Problem:
In the listing below, find every line with the string "down" and pull it out.
□ □ □
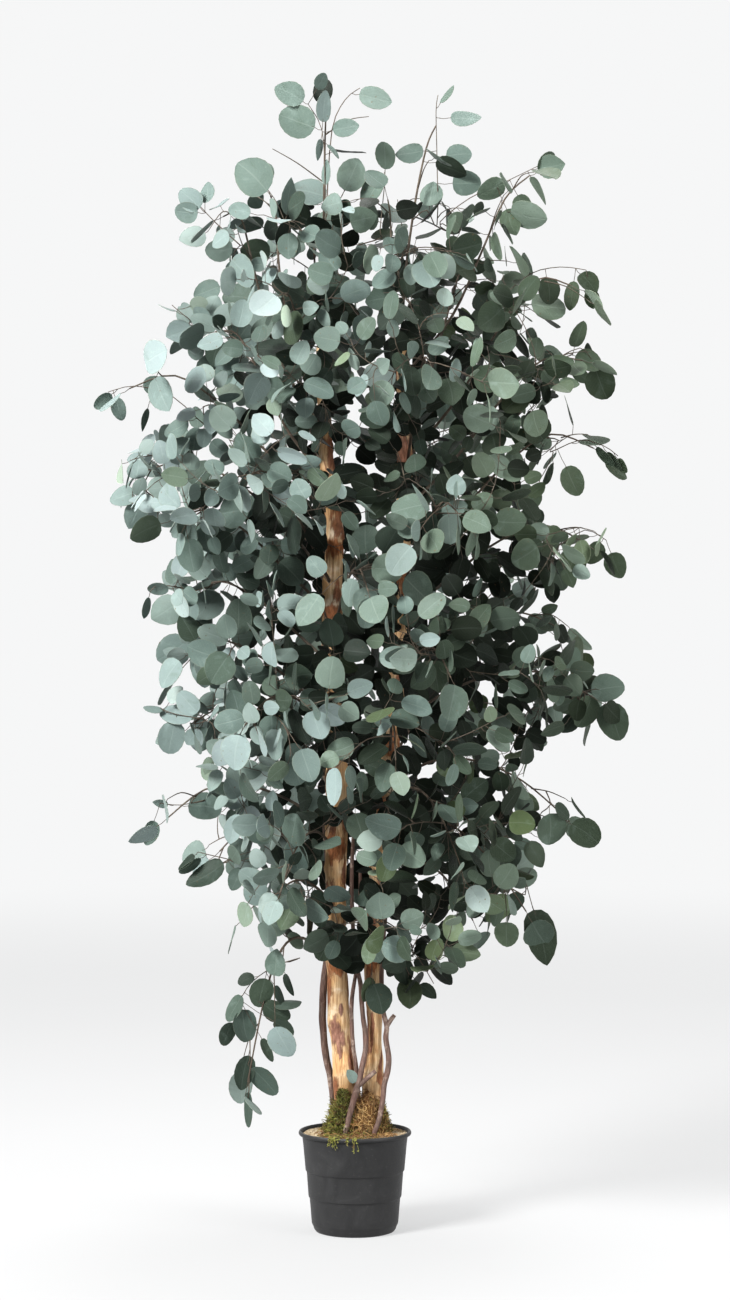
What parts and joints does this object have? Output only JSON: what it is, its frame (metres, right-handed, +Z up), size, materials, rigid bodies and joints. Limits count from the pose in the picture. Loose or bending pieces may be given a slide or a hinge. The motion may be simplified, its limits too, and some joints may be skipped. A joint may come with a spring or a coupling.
{
  "type": "potted eucalyptus tree",
  "caption": "Tall preserved eucalyptus tree: twin peeled trunks and climbing side stems in a filled black nursery pot, with leafy sprays of round grey-green leaves.",
  "frame": {"origin": "centre of the pot's flat underside", "axes": "+Z up along the trunks, the pictured front towards -Y, +X to the right seen from the front"},
  "size_m": [0.8175, 0.7091, 1.7867],
  "materials": {
    "black_plastic": "matte black, slightly scuffed",
    "pale_filling": "rough pale grit",
    "green_moss": "fibrous olive green",
    "golden_moss": "fibrous golden brown",
    "peeled_bark": "smooth peeled tan wood with rust and brown bark patches",
    "brown_bark": "rough reddish brown",
    "eucalyptus_foliage": "satin glaucous grey-green"
  },
  "bodies": {
    "root": {"pot": "black_plastic", "filling": "pale_filling", "moss_green": "green_moss", "moss_golden": "golden_moss", "trunk_left": "peeled_bark", "trunk_right": "peeled_bark", "side_stem_left": "brown_bark", "side_stem_slim": "brown_bark", "side_stem_forked": "brown_bark", "side_stem_right": "brown_bark", "spray_leader_left": "eucalyptus_foliage", "spray_leader_right": "eucalyptus_foliage", "spray_top_left": "eucalyptus_foliage", "spray_top_arch": "eucalyptus_foliage", "spray_top_back": "eucalyptus_foliage", "spray_top_right": "eucalyptus_foliage", "spray_top_middle": "eucalyptus_foliage", "spray_top_right_back": "eucalyptus_foliage", "spray_left_a": "eucalyptus_foliage", "spray_left_b": "eucalyptus_foliage", "spray_left_c": "eucalyptus_foliage", "spray_left_d": "eucalyptus_foliage", "spray_left_e": "eucalyptus_foliage", "spray_left_f": "eucalyptus_foliage", "spray_left_g": "eucalyptus_foliage", "spray_left_h": "eucalyptus_foliage", "spray_left_i": "eucalyptus_foliage", "spray_left_j": "eucalyptus_foliage", "spray_left_low": "eucalyptus_foliage", "spray_right_a": "eucalyptus_foliage", "spray_right_b": "eucalyptus_foliage", "spray_right_c": "eucalyptus_foliage", "spray_right_d": "eucalyptus_foliage", "spray_right_e": "eucalyptus_foliage", "spray_right_f": "eucalyptus_foliage", "spray_right_g": "eucalyptus_foliage", "spray_right_h": "eucalyptus_foliage", "spray_right_i": "eucalyptus_foliage", "spray_right_low": "eucalyptus_foliage", "spray_front_a": "eucalyptus_foliage", "spray_front_b": "eucalyptus_foliage", "spray_front_c": "eucalyptus_foliage", "spray_front_d": "eucalyptus_foliage", "spray_front_e": "eucalyptus_foliage", "spray_front_f": "eucalyptus_foliage", "spray_front_g": "eucalyptus_foliage", "spray_front_h": "eucalyptus_foliage", "spray_front_i": "eucalyptus_foliage", "spray_front_j": "eucalyptus_foliage", "spray_back_a": "eucalyptus_foliage", "spray_back_b": "eucalyptus_foliage", "spray_back_c": "eucalyptus_foliage", "spray_back_d": "eucalyptus_foliage", "spray_back_e": "eucalyptus_foliage", "spray_back_f": "eucalyptus_foliage", "spray_back_g": "eucalyptus_foliage"}
  },
  "joints": []
}
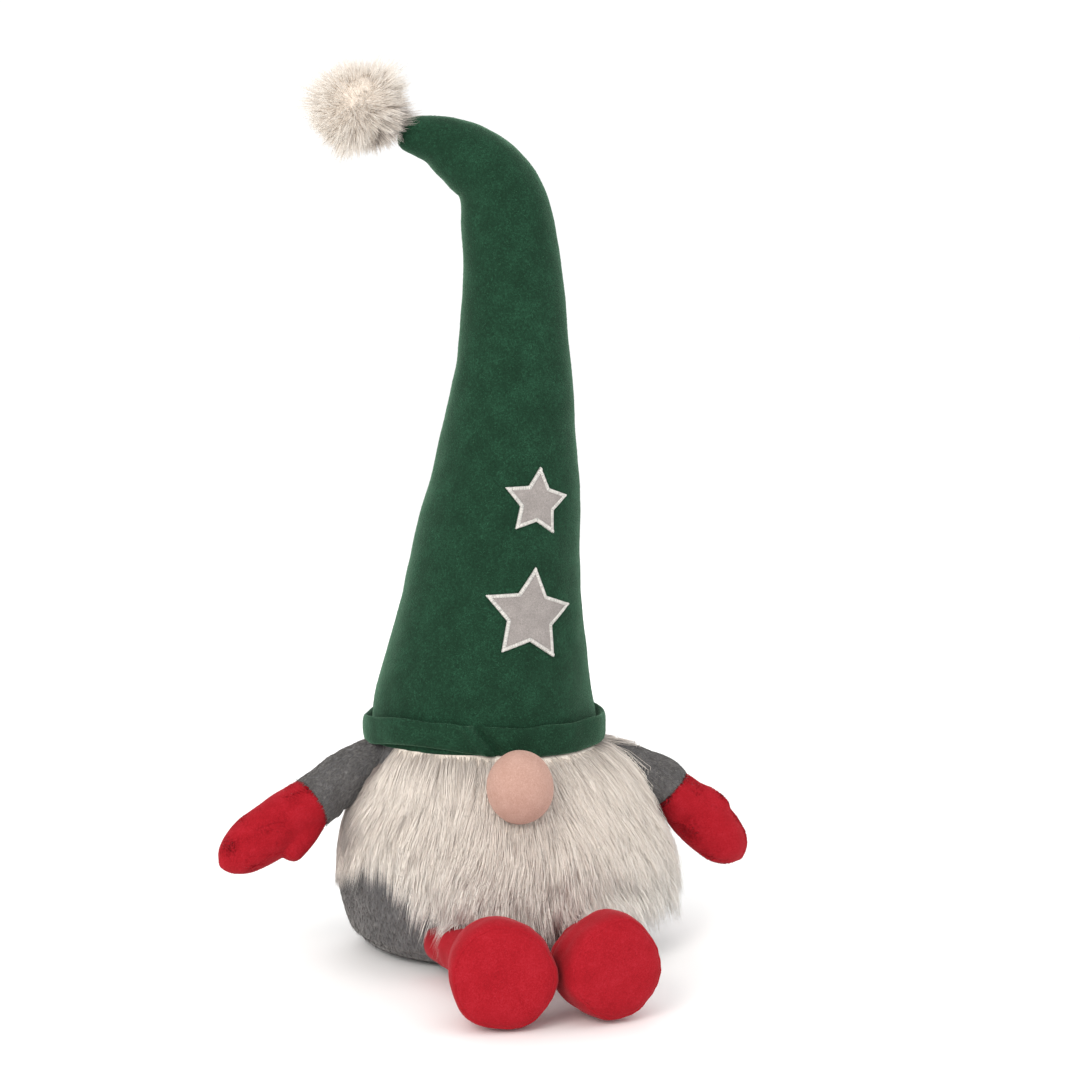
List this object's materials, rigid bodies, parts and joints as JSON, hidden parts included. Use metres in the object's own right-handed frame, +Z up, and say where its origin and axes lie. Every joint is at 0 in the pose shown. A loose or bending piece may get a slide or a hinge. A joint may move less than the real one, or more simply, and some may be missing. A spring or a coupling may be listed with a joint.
{
  "type": "tomte gnome figurine",
  "caption": "Soft plush sitting gnome with a tall bent felt hat, fur beard, round nose, stuffed arms with mittens and legs with boots.",
  "frame": {"origin": "centre of the base panel's underside, on the surface the gnome sits on", "axes": "+Z up the figure towards the hat's point, the face looks along -Y, the figure's own right hand is at -X"},
  "size_m": [0.3555, 0.3091, 0.576],
  "materials": {
    "grey_plush": "matte",
    "red_plush": "matte",
    "skin_plush": "matte",
    "green_felt": "matte",
    "grey_felt": "matte",
    "satin_thread": "satin",
    "cream_fur": "matte",
    "backing_cloth": "matte",
    "fibre_filling": "matte",
    "pellet_bag": "matte",
    "steel_wire": "satin"
  },
  "bodies": {
    "gnome": {"body_shell": "grey_plush", "base_panel": "grey_plush", "body_filling": "fibre_filling", "pellet_bag": "pellet_bag", "beard_backing": "backing_cloth", "beard_pile": "cream_fur", "nose_shell": "skin_plush", "nose_filling": "fibre_filling", "hat_cone": "green_felt", "hat_brim": "green_felt", "hat_filling_lower": "fibre_filling", "hat_filling_middle": "fibre_filling", "hat_filling_upper": "fibre_filling", "hat_wire": "steel_wire", "star_large_patch": "grey_felt", "star_large_border": "satin_thread", "star_small_patch": "grey_felt", "star_small_border": "satin_thread"},
    "hat_end": {"hat_tip": "green_felt", "hat_tip_filling": "fibre_filling", "hat_tip_wire": "steel_wire"},
    "pompom": {"pompom_pile": "cream_fur", "pompom_core": "fibre_filling", "pompom_tie": "satin_thread"},
    "arm_right": {"sleeve_right": "grey_plush", "mitten_right": "red_plush", "arm_filling_right": "fibre_filling"},
    "leg_right": {"leg_right": "red_plush", "leg_filling_right": "fibre_filling", "boot_upper_right": "red_plush", "boot_sole_right": "red_plush", "boot_filling_right": "fibre_filling"},
    "arm_left": {"sleeve_left": "grey_plush", "mitten_left": "red_plush", "arm_filling_left": "fibre_filling"},
    "leg_left": {"leg_left": "red_plush", "leg_filling_left": "fibre_filling", "boot_upper_left": "red_plush", "boot_sole_left": "red_plush", "boot_filling_left": "fibre_filling"}
  },
  "joints": [
    {"name": "hat_bend", "type": "hinge", "parent": "gnome", "child": "hat_end", "pos_m": [0.0105, 0, 0.4945], "axis": [0, 1, 0], "range_deg": [-18, 45]},
    {"name": "pompom_swing", "type": "hinge", "parent": "hat_end", "child": "pompom", "pos_m": [-0.055, 0, 0.533], "axis": [0, 1, 0], "range_deg": [-18, 18], "stiffness_Nm_per_rad": 0.05},
    {"name": "shoulder_right", "type": "hinge", "parent": "gnome", "child": "arm_right", "pos_m": [-0.0915, -0.004, 0.113], "axis": [0, 1, 0], "range_deg": [-8, 55], "stiffness_Nm_per_rad": 0.05},
    {"name": "shoulder_left", "type": "hinge", "parent": "gnome", "child": "arm_left", "pos_m": [0.0915, -0.004, 0.113], "axis": [0, -1, 0], "range_deg": [-8, 55], "stiffness_Nm_per_rad": 0.05},
    {"name": "hip_right", "type": "hinge", "parent": "gnome", "child": "leg_right", "pos_m": [-0.045, -0.0885, 0.022], "axis": [-1, 0, 0], "range_deg": [0, 35], "stiffness_Nm_per_rad": 0.06},
    {"name": "hip_left", "type": "hinge", "parent": "gnome", "child": "leg_left", "pos_m": [0.045, -0.0885, 0.022], "axis": [-1, 0, 0], "range_deg": [0, 35], "stiffness_Nm_per_rad": 0.06}
  ]
}
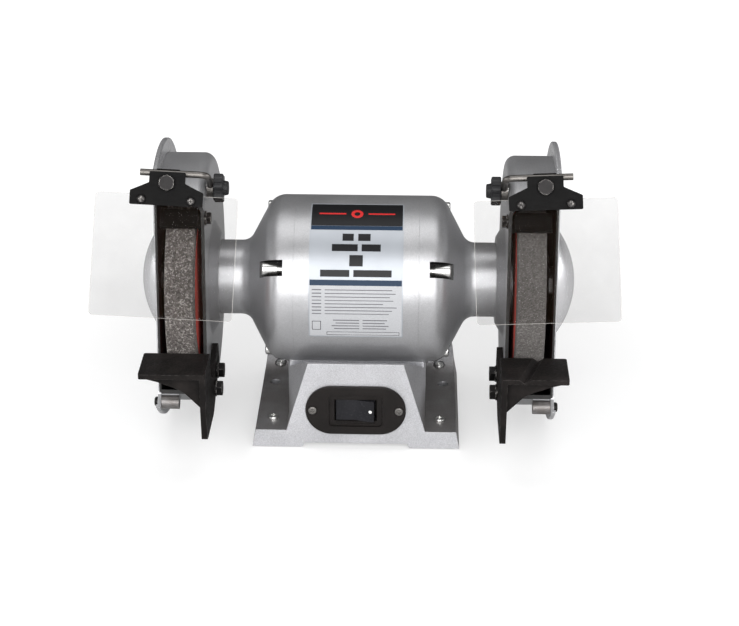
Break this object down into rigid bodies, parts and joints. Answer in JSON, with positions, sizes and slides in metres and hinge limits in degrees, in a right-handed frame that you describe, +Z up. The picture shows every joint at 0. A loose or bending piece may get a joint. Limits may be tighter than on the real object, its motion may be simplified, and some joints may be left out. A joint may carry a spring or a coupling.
{
  "type": "bench grinder",
  "caption": "Double-ended bench grinder: cast base, round motor, two guarded wheels, tool rests, spark arresters and clear eye shields.",
  "frame": {"origin": "on the bench, under the middle of the machine's outline", "axes": "+X along the spindle to the right-hand wheel, +Y to the back, +Z up"},
  "size_m": [0.4636, 0.273, 0.2669],
  "materials": {
    "base_paint": "fine silver-grey hammer paint on cast aluminium",
    "silver_paint": "metallic silver paint",
    "zinc_sheet": "zinc plated",
    "zinc_hardware": "zinc plated",
    "zinc_rod": "zinc plated wire",
    "rubber": "moulded",
    "capacitor_can": "drawn can",
    "black_plastic": "moulded",
    "rocker_plastic": "moulded",
    "label_foil": "printed foil, no text",
    "lamination_steel": "stacked sheets",
    "copper_winding": "enamelled copper",
    "ground_steel": "ground",
    "flange_steel": "pressed steel",
    "blotter_paper": "red blotting paper",
    "coarse_abrasive": "coarse vitrified grit",
    "fine_abrasive": "fine vitrified grit",
    "black_hardware": "black oxide",
    "black_casting": "black paint on cast iron",
    "black_sheet": "black enamel on sheet steel",
    "clear_sheet": "clear moulded polycarbonate"
  },
  "bodies": {
    "root": {"base_casting": "base_paint", "base_bottom_plate": "zinc_sheet", "bottom_plate_screws": "zinc_hardware", "rubber_feet": "rubber", "foot_screws": "zinc_hardware", "motor_mount_bolts": "zinc_hardware", "capacitor": "capacitor_can", "capacitor_clamp": "zinc_sheet", "cord_gland": "black_plastic", "switch_plate": "black_plastic", "switch_plate_screws": "zinc_hardware", "switch_body": "black_plastic", "motor_shell": "silver_paint", "left_end_bell": "silver_paint", "right_end_bell": "silver_paint", "through_bolts": "zinc_hardware", "nameplate": "label_foil", "stator_core": "lamination_steel", "stator_windings": "copper_winding", "bearing_outer_rings": "ground_steel", "preload_washer": "ground_steel", "left_inner_guard": "silver_paint", "right_inner_guard": "silver_paint", "left_outer_cover": "silver_paint", "right_outer_cover": "silver_paint", "guard_screws": "zinc_hardware", "cover_screws": "zinc_hardware", "rest_bolts": "black_hardware", "pivot_studs": "zinc_hardware"},
    "rotor": {"shaft": "ground_steel", "rotor_core": "lamination_steel", "bearing_inner_races": "ground_steel", "left_inner_flange": "flange_steel", "right_inner_flange": "flange_steel", "left_wheel": "coarse_abrasive", "right_wheel": "fine_abrasive", "left_outer_flange": "flange_steel", "right_outer_flange": "flange_steel", "blotters": "blotter_paper", "left_spindle_nut": "zinc_hardware", "right_spindle_nut": "zinc_hardware"},
    "switch_rocker": {"switch_rocker": "rocker_plastic"},
    "left_tool_rest": {"left_tool_rest": "black_casting"},
    "left_spark_arrester": {"left_spark_arrester": "black_sheet", "left_arrester_bolt": "black_hardware"},
    "left_shield_arm": {"left_shield_arm": "zinc_rod"},
    "left_clamp_knob": {"left_clamp_knob": "black_plastic"},
    "left_eye_shield": {"left_eye_shield": "clear_sheet", "left_shield_clamp": "black_sheet", "left_shield_bolts": "black_hardware"},
    "right_tool_rest": {"right_tool_rest": "black_casting"},
    "right_spark_arrester": {"right_spark_arrester": "black_sheet", "right_arrester_bolt": "black_hardware"},
    "right_shield_arm": {"right_shield_arm": "zinc_rod"},
    "right_clamp_knob": {"right_clamp_knob": "black_plastic"},
    "right_eye_shield": {"right_eye_shield": "clear_sheet", "right_shield_clamp": "black_sheet", "right_shield_bolts": "black_hardware"}
  },
  "joints": [
    {"name": "spindle_spin", "type": "hinge", "parent": "root", "child": "rotor", "pos_m": [0, 0.0085, 0.138], "axis": [1, 0, 0], "continuous": true},
    {"name": "switch_rock", "type": "hinge", "parent": "root", "child": "switch_rocker", "pos_m": [0, -0.064, 0.04], "axis": [0, 0, 1], "range_deg": [0, 16]},
    {"name": "left_rest_slide", "type": "slide", "parent": "root", "child": "left_tool_rest", "axis": [0, -0.9203, -0.3911], "range_m": [0, 0.014]},
    {"name": "left_arrester_slide", "type": "slide", "parent": "root", "child": "left_spark_arrester", "axis": [0, -0.6062, 0.7953], "range_m": [0, 0.004]},
    {"name": "left_arm_pivot", "type": "hinge", "parent": "root", "child": "left_shield_arm", "pos_m": [-0.1303, -0.0225, 0.238], "axis": [1, 0, 0], "range_deg": [-70, 0]},
    {"name": "left_knob_turn", "type": "hinge", "parent": "root", "child": "left_clamp_knob", "pos_m": [-0.122, -0.0225, 0.238], "axis": [1, 0, 0], "range_deg": [0, 180]},
    {"name": "left_shield_tilt", "type": "hinge", "parent": "left_shield_arm", "child": "left_eye_shield", "pos_m": [-0.1643, -0.0511, 0.2624], "axis": [0.999, 0, -0.0436], "range_deg": [-60, 0]},
    {"name": "right_rest_slide", "type": "slide", "parent": "root", "child": "right_tool_rest", "axis": [0, -0.9203, -0.3911], "range_m": [0, 0.014]},
    {"name": "right_arrester_slide", "type": "slide", "parent": "root", "child": "right_spark_arrester", "axis": [0, -0.6062, 0.7953], "range_m": [0, 0.004]},
    {"name": "right_arm_pivot", "type": "hinge", "parent": "root", "child": "right_shield_arm", "pos_m": [0.1303, -0.0225, 0.238], "axis": [1, 0, 0], "range_deg": [-70, 0]},
    {"name": "right_knob_turn", "type": "hinge", "parent": "root", "child": "right_clamp_knob", "pos_m": [0.122, -0.0225, 0.238], "axis": [1, 0, 0], "range_deg": [0, 180]},
    {"name": "right_shield_tilt", "type": "hinge", "parent": "right_shield_arm", "child": "right_eye_shield", "pos_m": [0.1643, -0.0511, 0.2624], "axis": [0.999, 0, 0.0436], "range_deg": [-60, 0]}
  ]
}
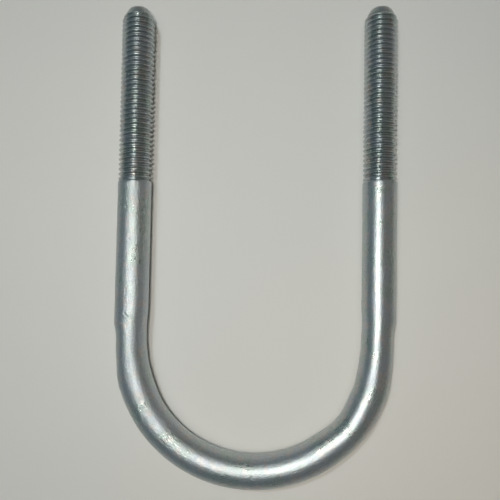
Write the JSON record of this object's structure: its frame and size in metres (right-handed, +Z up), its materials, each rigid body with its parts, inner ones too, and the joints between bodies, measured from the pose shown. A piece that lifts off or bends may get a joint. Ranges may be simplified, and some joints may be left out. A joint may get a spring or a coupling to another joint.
{
  "type": "u-bolt",
  "caption": "Round U-bolt: a zinc-plated steel bar bent to a half circle, with two parallel legs that are threaded at the ends, for clamping a tube to a plate.",
  "frame": {"origin": "under the middle of the bolt's length, halfway between the legs, on the surface that it lies on", "axes": "+Y along the legs towards their tips, +X from the left leg to the right leg, +Z up out of the plane of the U"},
  "size_m": [0.1, 0.172, 0.012],
  "materials": {
    "zinc_plated_bar": "bright zinc plate on drawn steel bar, lightly mottled and scratched",
    "zinc_plated_thread": "bright zinc plate on a rolled thread"
  },
  "bodies": {
    "root": {"bow": "zinc_plated_bar", "left_shank": "zinc_plated_bar", "right_shank": "zinc_plated_bar", "left_threaded_end": "zinc_plated_thread", "right_threaded_end": "zinc_plated_thread"}
  },
  "joints": []
}
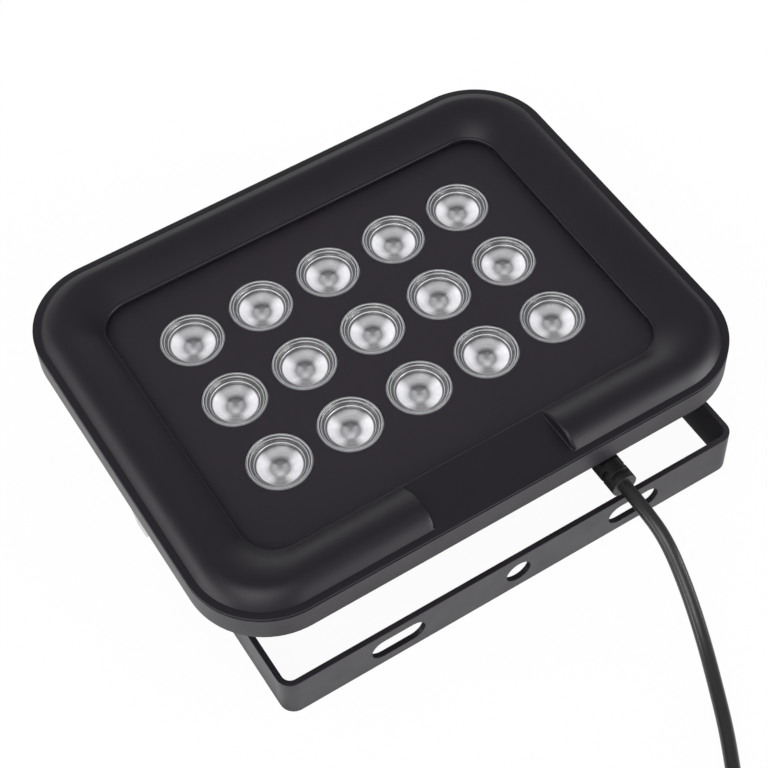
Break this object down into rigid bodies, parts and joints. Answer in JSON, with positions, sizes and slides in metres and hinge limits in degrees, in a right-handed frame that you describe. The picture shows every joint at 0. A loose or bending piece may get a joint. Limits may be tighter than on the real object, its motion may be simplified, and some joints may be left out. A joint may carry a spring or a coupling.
{
  "type": "infrared illuminator",
  "caption": "Weatherproof infrared illuminator with a cushion-shaped bezel, a black lens window, a finned housing, a tilting U-bracket and a lead with a barrel plug",
  "frame": {"origin": "centre of the rear face, on the end of the middle fin, halfway along the head's length and height", "axes": "+X along the head's long side, to the right as seen from the front with the bracket's base down; +Y up the short side, away from the bracket's base; +Z out of the window"},
  "size_m": [0.2294, 0.2995, 0.0483],
  "materials": {
    "bezel_plastic": "black moulded plastic, semi-matt",
    "panel_plastic": "black plate, semi-matt",
    "seal_rubber": "black silicone rubber",
    "housing_metal": "black powder coat on cast aluminium",
    "board_aluminium": "white-masked aluminium board",
    "board_laminate": "green glass-fibre laminate",
    "inductor_ferrite": "dark ferrite",
    "component_metal": "bare aluminium can",
    "chip_plastic": "black moulded package",
    "wire_red": "red insulation",
    "wire_black": "black insulation",
    "cable_rubber": "black flexible sheath, semi-matt",
    "fastener_steel": "plain zinc-plated steel",
    "washer_nylon": "natural nylon",
    "bracket_steel": "black powder coat on steel strip",
    "contact_metal": "nickel plate",
    "insulator_plastic": "black plastic",
    "lens_acrylic": "clear polished acrylic",
    "emitter_package": "dark clear package"
  },
  "bodies": {
    "lamp": {"front_bezel": "bezel_plastic", "window_panel": "panel_plastic", "window_gasket": "seal_rubber", "rear_housing": "housing_metal", "emitter_board": "board_aluminium", "driver_board": "board_laminate", "driver_inductor": "inductor_ferrite", "driver_capacitor": "component_metal", "driver_chip": "chip_plastic", "supply_wire_positive": "wire_red", "supply_wire_negative": "wire_black", "emitter_wire_positive": "wire_red", "emitter_wire_negative": "wire_black", "strain_relief": "cable_rubber", "bezel_screws": "fastener_steel", "board_screws": "fastener_steel", "driver_screws": "fastener_steel", "pivot_bolts": "fastener_steel", "flat_washers": "fastener_steel", "spring_washers": "fastener_steel", "friction_washers": "washer_nylon", "cable": "cable_rubber", "cable_coil": "cable_rubber", "cable_tail": "cable_rubber", "plug_body": "cable_rubber", "plug_barrel": "contact_metal", "plug_insulator": "insulator_plastic", "plug_contact": "contact_metal", "lens_01": "lens_acrylic", "lens_02": "lens_acrylic", "lens_03": "lens_acrylic", "lens_04": "lens_acrylic", "lens_05": "lens_acrylic", "lens_06": "lens_acrylic", "lens_07": "lens_acrylic", "lens_08": "lens_acrylic", "lens_09": "lens_acrylic", "lens_10": "lens_acrylic", "lens_11": "lens_acrylic", "lens_12": "lens_acrylic", "lens_13": "lens_acrylic", "lens_14": "lens_acrylic", "lens_15": "lens_acrylic", "emitter_01": "emitter_package", "emitter_02": "emitter_package", "emitter_03": "emitter_package", "emitter_04": "emitter_package", "emitter_05": "emitter_package", "emitter_06": "emitter_package", "emitter_07": "emitter_package", "emitter_08": "emitter_package", "emitter_09": "emitter_package", "emitter_10": "emitter_package", "emitter_11": "emitter_package", "emitter_12": "emitter_package", "emitter_13": "emitter_package", "emitter_14": "emitter_package", "emitter_15": "emitter_package"},
    "bracket": {"bracket": "bracket_steel"}
  },
  "joints": [
    {"name": "bracket_tilt", "type": "hinge", "parent": "lamp", "child": "bracket", "pos_m": [0, 0, 0.009], "axis": [1, 0, 0], "range_deg": [0, 180]}
  ]
}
□ □ □
Task solution:
Break this object down into rigid bodies, parts and joints. Answer in JSON, with positions, sizes and slides in metres and hinge limits in degrees, in a right-handed frame that you describe, +Z up. The picture shows every joint at 0. A loose or bending piece may get a joint. Limits may be tighter than on the real object, its motion may be simplified, and some joints may be left out. A joint may carry a spring or a coupling.
Break this object down into rigid bodies, parts and joints. Answer in JSON, with positions, sizes and slides in metres and hinge limits in degrees, in a right-handed frame that you describe. The picture shows every joint at 0. A loose or bending piece may get a joint. Limits may be tighter than on the real object, its motion may be simplified, and some joints may be left out. A joint may carry a spring or a coupling.
  "frame": {"origin": "centre of the rear face, on the end of the middle fin, halfway along the head's length and height", "axes": "+X along the head's long side, to the right as seen from the front with the bracket's base down; +Y up the short side, away from the bracket's base; +Z out of the window"},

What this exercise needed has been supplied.